L’imagerie thermique du visage ou Stress Cam n’est pas une technique spécialement récente, mais elle suscite actuellement un regain de questionnements depuis ses balbutiements en aéroport . Ce système , qui détecte en quelque sorte les rougeurs sous-jacentes du visage, analyse parmi diverses units faciales les zones autour de l'œil et les joues, très sensibles à l'élévation de température suscitée par le stress.
Cette technique a été présentée comme offrant une validité comparable à celle du test Polygraph avec l'avantage que les patterns thermiques du visage de chaque passager pourraient être mesurés de façon non intrusive. Ceci permettrait donc par hypothèse, de démasquer à distance et discrètement les passagers dotés d’intentions terroristes ou malveillantes.
La controverse scientifique porte cependant sur sa fiabilité à cibler le mensonge à l’intérieur de manifestations émotionnelles tells que l’anxiété. Or, les passagers des aéroports ainsi filmés peuvent ressentir des éléments d’anxiété pour diverses raisons : peur de manquer le départ , anticipation d’un rendez-vous induisant du stress, phobie du voyage en avion , émotion liée aux vacances, au choc culturel anticipé. En effet l’accélération du débit sanguin et la dilatation des vaisseaux, peuvent être pleinement induits par de tels facteurs. Autre point sur la méthode: une mesure de la condition contrôle ( imagerie ‘thermofaciale’) du sujet testé en condition non mensonge devrait être faite en vue de comparaisons, avant de produire une carte thermique censée refléter le phénomène mensonge.
Un étude de validité sur ce thème a été menée par Aldert Vrij ( Université de Portsmouth). Les sujets interviewés à propos de leur voyage ont été invités à dire la vérité ou, au contraire, à mentir , à partir de différentes questions telles que " êtes vous déjà allé vers cette destination ? ", " quelles sont les raisons de votre voyage ?" . Dans un tel dispositif les sujets dits menteurs ont davantage de charge cognitive et sont en rupture de cohérence interne avec leurs discours , ce qui explique une certaine action végétative (une autre façon de forcer la charge cognitive est de leur demander de raconter leur séquence d’histoire à l’envers).
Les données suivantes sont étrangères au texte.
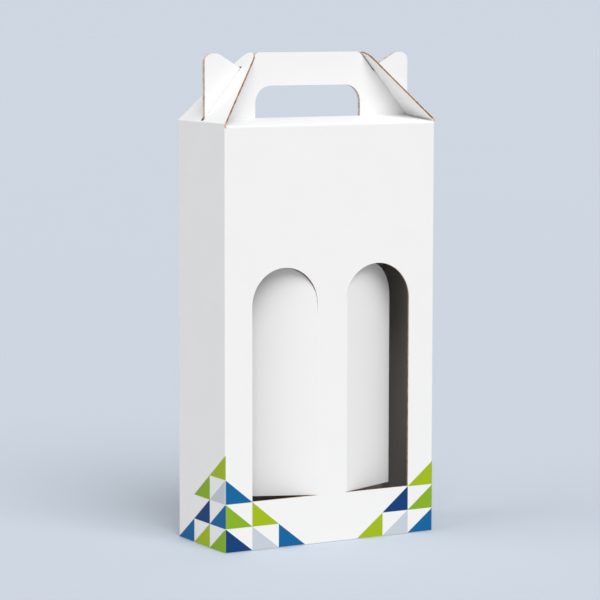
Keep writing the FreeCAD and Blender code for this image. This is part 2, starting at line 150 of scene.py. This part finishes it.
def whiteLiner(name, inside=()):
    material, start = newMaterial(name)
    place = start.node("TexCoord", output="Object")
    along = start.node("Attribute", {"attribute_name": "fluteAlong"}, output="Fac")
    cloud = start.noise(place, paper["cloud"], 3.0)
    fibre = start.noise(place, paper["fibre"], 3.0)
    speck = start.maths("GREATER_THAN", start.noise(place, paper["speck"], 1.0), paper["speckLevel"])
    wave = start.maths("SINE", along * (2 * math.pi / board["pitch"]))
    colour = start.blend(cloud, *paper["white"])
    colour = start.blend(fibre * paper["fibreShare"], colour, paper["fibreTone"])
    colour = start.blend(speck * paper["speckShare"], colour, paper["speckTone"])
    # Within the box given by inside, the liner's colour is painted darker: painted shade of the closed box's
    # inner walls.
    paintedShadeMask = start.maths("ADD", 1.0) if inside else None
    for axis, limit in enumerate(inside):
        part = start.maths("ABSOLUTE", start.node("SeparateXYZ", sockets={0: place}, output=axis))
        paintedShadeMask = paintedShadeMask * start.maths("LESS_THAN", part, limit)
    if inside:
        colour = start.blend(paintedShadeMask, colour, paper["insidePaintedShade"])
    height = fibre * paper["fibreHeight"] + wave * paper["waveHeight"] + cloud * paper["cloudHeight"]
    normal = start.node("Bump", sockets={"Height": height, "Distance": 1.0, "Strength": 1.0})
    finishMaterial(start, Base_Color=colour, Roughness=fibre * 0.12 + 0.52, Normal=normal)
    return material


def kraft(name, dark, light):
    material, start = newMaterial(name)
    place = start.node("TexCoord", output="Object")
    fibre = start.noise(place, cutPaper["fibre"], 3.0)
    rough = start.noise(place, cutPaper["rough"], 2.0)
    lowest, highest = cutPaper["roughRange"]
    rough = start.node("MapRange", {"clamp": True}, {"Value": rough, 1: lowest, 2: highest})
    colour = start.blend(fibre * 0.35 + rough * 0.65, (*dark, 1), (*light, 1))
    height = fibre * cutPaper["height"]
    normal = start.node("Bump", sockets={"Height": height, "Distance": 1.0, "Strength": 1.0})
    finishMaterial(start, Base_Color=colour, Roughness=0.85, Normal=normal)
    return material


def ink(name, colour):
    material, start = newMaterial(name)
    place = start.node("TexCoord", output="Object")
    fibre = start.noise(place, paper["fibre"], 3.0)
    patch = start.noise(place, inkLayer["patch"], 2.0)
    lighter = tuple(part * inkLayer["gain"] + inkLayer["lift"] for part in colour)
    shade = start.blend(fibre * 0.55 + patch * 0.45, (*colour, 1), (*lighter, 1))
    height = fibre * inkLayer["height"]
    normal = start.node("Bump", sockets={"Height": height, "Distance": 1.0, "Strength": 1.0})
    finishMaterial(start, Base_Color=shade, Roughness=fibre * 0.1 + 0.45, Specular_IOR_Level=0.12,
                   Normal=normal)
    return material


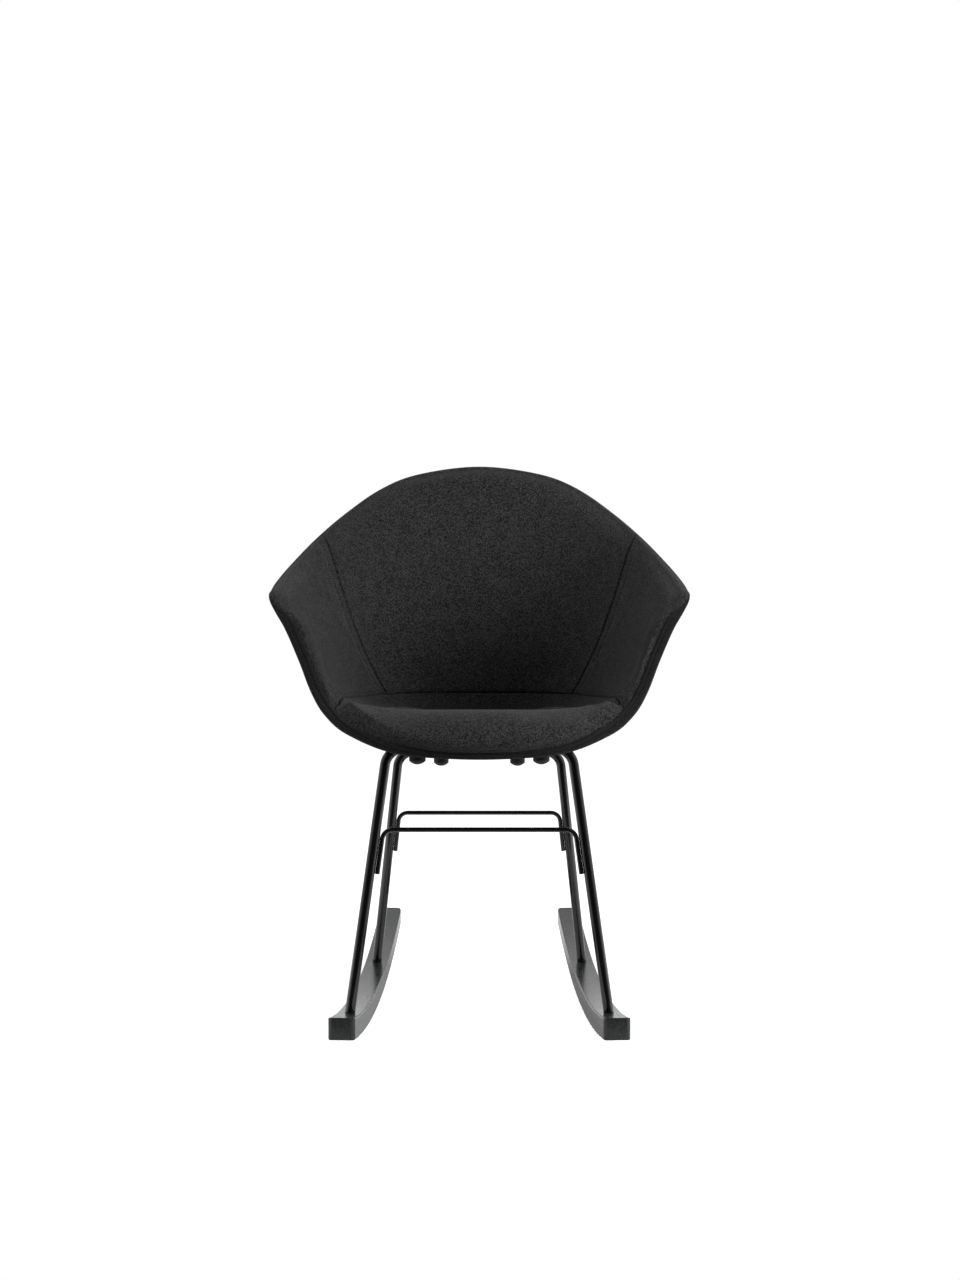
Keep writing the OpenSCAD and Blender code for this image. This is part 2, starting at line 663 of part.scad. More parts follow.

Deux méthodes de mesure ont été comparées , l’une utilisait une caméra d'imagerie thermique placée à 3 mètres . Parallèlement des enquêteurs formés à la détection humaine du mensonge , observaient les variations corporelles et verbales, sans être avisés à l'avance de la sincérité des sujets.
Les résultats obtenus par les caméras étaient assez significatifs , à savoir qu’à un niveau statistiquement supérieur au hasard, 68% des sujets « francs » et 65% de menteurs ont été classés correctement. Mais l’autre information intéressante est que les Stress cams affichaient un taux de réussite inférieur aux performances des enquêteurs: ces derniers avient classés correctement 72% des sujets francs et 77% des menteurs, en se basant uniquement sur l’observation comportementale et linguistique ... Cette expérience montre également que l'imagerie thermique pourrait avoir une valeur d'indice plus élevée dans le contexte interactif où les passagers sont interrogés. Autrement ils ne sont confrontés qu’à eux mêmes lors de la capture d'image (et n’ont pas forcément mauvaise conscience ou de tension physiologique particulière quand bien même ils seraient mal intentionnés) .
Au final les auteurs invitent à relativiser la pertinence du système artificiel et à privilégier les recherches et formations liées aux compétences humaines de reconnaissance non verbale . Tout en les rejoignant sur ce point on peut également envisager idéalement une utilisation conjointe des deux dispositifs , l'un qui porte sur le somatique sous-jacent non visible à l'oeil nu, le second sur une sémiologie du visible et de l'audible.